For years things were really good. It was the perfect life with the perfect family and the perfect couple. We owned our own successful business, my dream house, and cars. Our children were well taken care of, clothed, fed and happy. We attended church regularly, in fact, several times a week for services, bible studies, women’s or men’s groups, youth and children’s activities. We volunteered for all church activities and … We Were Happy!

All of this happiness was sure not to last and it didn’t. A young adult woman with some family and mental issues from our church whom we had been helping out, accused my husband of making a pass at her one day while I was not around. She had gone to the pastor of our church and claimed my husband was walking around our house in his underwear in front of her and making little comments she took as a sexual nature. He was called into a meeting at the church and asked me to attend with him. I agreed, knowing this was a fabricated story.

As the Bible stated and the word said, I stood by my husband. I believed in my husband. Not that I needed the extra confirmation of this being a lie, but I even had my then 10-year-old son, tell me this was a blatant lie. He was home on the day this was to have taken place. As close as my husband and I were sharing everything, there is no way I could conceive that such a thing had occurred.

Upon our arrival at the church, the day of the meeting, I was told I would not be allowed in the room and asked to leave the building. That it would be the woman, my husband, the pastor and the pastor’s wife only. When my husband refused to attend the meeting with these ‘rules,’ they agreed to let me sit outside the room in the hall and leave the door open so I could hear everything. But I was not allowed to participate. To this day I will never understand the pastor’s reasoning for this. I know in my heart that had the shoe been on the other foot, he and his wife would never agree to such a thing. Other couples in the church would not agree to this either. But we respected them and felt it would be okay.

The outcome of the meeting was neither good or bad. My husband had asked the young woman in front of the pastor and his wife several times why she was doing this, why she was lying about him, and what purpose it would serve?

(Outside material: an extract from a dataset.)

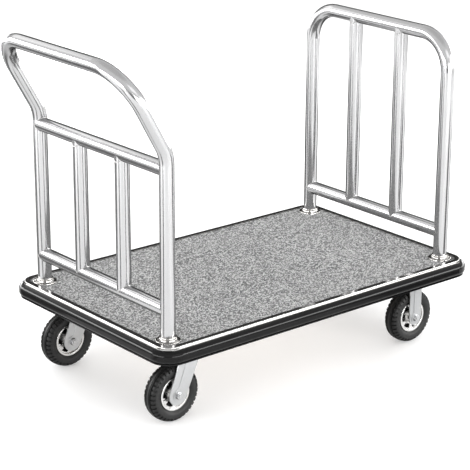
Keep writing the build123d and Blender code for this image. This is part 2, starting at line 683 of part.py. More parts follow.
def axle_bolt():
    """The axle bolt with its two washers and its nut."""
    face = LEG_OUTER + LEG_PAD_HEIGHT
    seat = face + AXLE_WASHER_THICKNESS
    nut_end = seat + AXLE_NUT_HEIGHT
    bolt = hexagon_between(AXLE_FLATS, seat, seat + AXLE_HEAD_HEIGHT)
    bolt += cylinder_between(AXLE_BOLT_R, -nut_end - THREAD_END, seat)
    nut = hexagon_between(AXLE_FLATS, -nut_end, -seat) - cylinder_between(AXLE_BOLT_R, -nut_end, -seat)
    hole = AXLE_BOLT_R + HOLE_CLEARANCE
    washers = [ring_between(AXLE_WASHER_R, hole, face, seat), ring_between(AXLE_WASHER_R, hole, -seat, -face)]
    return [along_y(piece) for piece in [bolt, nut] + washers]


def build_wheel(name, axle):
    """The wheel of one caster and the axle that it turns on."""
    save(f"{name}_tyre", axle * wheel_tyre())
    save(f"{name}_rim", *[axle * half for half in wheel_rim()])
    save(f"{name}_bearings", *[axle * bearing for bearing in wheel_bearings()])
    save(f"{name}_axle_sleeve", axle * axle_sleeve())
    save(f"{name}_axle_bolt", *[axle * piece for piece in axle_bolt()])


def build_casters():
    """Two swivel casters under the handle and two rigid casters under the hoop."""
    for side, sign in SIDES.items():
        spot = Pos(-CASTER_X, sign * CASTER_Y, CASTER_HEIGHT)
        name = f"swivel_{side}"
        save(f"{name}_plate", spot * swivel_plate())
        save(f"{name}_balls", *[spot * ball for ball in swivel_balls()])
        save(f"{name}_king_pin", *[spot * piece for piece in king_pin()])
        save(f"{name}_fork", spot * swivel_fork())
        build_wheel(name, spot * Pos(-TRAIL, 0, -AXLE_DROP))
    for side, sign in SIDES.items():
        spot = Pos(CASTER_X, sign * CASTER_Y, CASTER_HEIGHT)
        name = f"rigid_{side}"
        save(f"{name}_bracket", spot * rigid_bracket())
        build_wheel(name, spot * Pos(0, 0, -AXLE_DROP))


def build_fixings():
    """The caster bolts with their nuts inside the rails, and the screws up into the panel."""
    head_top = CASTER_HEIGHT - PLATE_THICKNESS
    nut_foot = CASTER_HEIGHT + RAIL_WALL
    nut_top = nut_foot + CASTER_NUT_HEIGHT
    bolt = hexagon_between(CASTER_BOLT_FLATS, head_top - CASTER_BOLT_HEAD_HEIGHT, head_top)
    bolt += cylinder_between(CASTER_BOLT_R, head_top, nut_top + THREAD_END)
    nut = hexagon_between(CASTER_BOLT_FLATS, nut_foot, nut_top)
    nut -= cylinder_between(CASTER_BOLT_R, nut_foot, nut_top)
    spots = [Pos(x, y, 0) for x, y in caster_bolt_places()]
    save("caster_bolts", *[spot * bolt for spot in spots])
    save("caster_nuts", *[spot * nut for spot in spots])
    reach = RAIL_HEIGHT + SCREW_BITE
    save("panel_screws", *[Pos(x, y, CASTER_HEIGHT) * screw(reach) for x, y in frame_fixings()])


build_frame()
build_panel()
build_carpet()
build_trim()
build_skirt()
build_bumper()
build_handle()
build_hoop()
build_post_feet()
build_casters()
build_fixings()
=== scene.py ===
import logging
from dataclasses import dataclass, replace
from enum import Enum
from math import atan2, ceil, cos, degrees, pi, radians, sin
from typing import Callable, Mapping, Sequence

import bpy
from bpy.types import Material, MeshPolygon, Node, NodeSocket, NodeTree, Object
from mathutils import Matrix, Quaternion, Vector


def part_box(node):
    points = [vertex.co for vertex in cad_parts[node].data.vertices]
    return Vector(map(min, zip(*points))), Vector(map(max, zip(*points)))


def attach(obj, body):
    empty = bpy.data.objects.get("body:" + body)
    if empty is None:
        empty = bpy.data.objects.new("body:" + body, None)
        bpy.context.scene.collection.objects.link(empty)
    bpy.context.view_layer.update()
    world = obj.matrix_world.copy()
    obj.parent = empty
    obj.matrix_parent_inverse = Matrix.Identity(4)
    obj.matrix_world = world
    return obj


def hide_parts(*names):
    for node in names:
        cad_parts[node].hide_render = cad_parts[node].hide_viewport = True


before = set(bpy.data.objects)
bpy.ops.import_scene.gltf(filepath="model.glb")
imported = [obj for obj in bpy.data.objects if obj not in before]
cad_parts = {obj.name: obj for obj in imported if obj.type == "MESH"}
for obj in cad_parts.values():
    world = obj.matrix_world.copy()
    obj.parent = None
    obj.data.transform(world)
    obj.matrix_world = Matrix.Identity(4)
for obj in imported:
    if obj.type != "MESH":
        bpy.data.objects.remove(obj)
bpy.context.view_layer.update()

# Platform luggage cart. Metres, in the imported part's own frame: +X from the push handle to the hoop, +Z up.
# The CAD nodes give every place; the tyres, carpet, post flanges and weld beads are modelled here.

MM = 0.001
SIDES = ("left", "right")
WHEELS = ("swivel_left", "swivel_right", "rigid_left", "rigid_right")
ENDS = ("handle", "hoop")
SMOOTH_ANGLE = radians(34)
MERGE_DISTANCE = 0.01 * MM
TUBE_RADIUS = 19 * MM
GRAIN_BLEND = 0.03  # half the height over which a bent tube's grain turns
STEEL_DUST = (0.55, 0.53, 0.5, 1.0)
RUBBER_DUST = (0.3, 0.28, 0.25, 1.0)
PAINT_DUST = (0.4, 0.38, 0.35, 1.0)
# Near-black painted shade for the inside of the rims' window recesses.
PAINTED_WINDOW_SHADE = (0.006, 0.006, 0.006, 1.0)
# Grey edge tint that dims the metal's reflection towards grazing angles: painted shade along the edges of the
# tubes and other steel parts.
PAINTED_EDGE_SHADE_TINT = (0.4, 0.4, 0.4, 1.0)
BLACK = (0.0, 0.0, 0.0, 1.0)
WHITE = (1.0, 1.0, 1.0, 1.0)

log = logging.getLogger("luggage_cart")
Point = tuple[float, float, float]
Colour = tuple[float, float, float]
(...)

She could not give a straight direct answer claiming she was nervous to respond. My husband brought up that the kids were home and at least one of them was old enough to give an accurate recounting of the events as they happened in an effort to find the truth.

Again, this was shot down by the pastor and his wife saying this was an adult matter. In the end, my husband did get the woman to admit she lied about him wearing his underwear but could not get her to admit he did not make sexual passes at her. In an effort to keep the peace, the pastor asked him if he could at least agree that there was a misunderstanding. My husband respectfully complied and gave an apology stating, “I am unaware of anything I may have said that gave you this impression or idea. I do apologize to you if there was though and hope we can agree to let this be the end of it.” All parties agreed and the meeting was over.

The whole thing was surreal and over the top in my opinion. After hearing everything that was said in the meeting, I felt the girl may have come on to my husband and been shot down. She then felt slighted and angry and sought revenge.

I did feel some measure of comfort knowing she admitted to lying about him walking around in his underwear, however, as we often do I allowed little seeds of doubt to be planted in my head. Human nature dictates that once these seeds are planted, you work tirelessly to remove them and keep them from growing and spreading. They are pesky little buggers with a life of their own. If left unchecked, will take over the garden. In this case the head.

We had never been through anything like this and I had never questioned my husbands love and loyalty prior. This was not so easy to do post meeting even though my husband maintained his innocence and the woman could not give an accurate account of events. So I did the only thing I could do and buried these doubts believing in my husband and our marriage.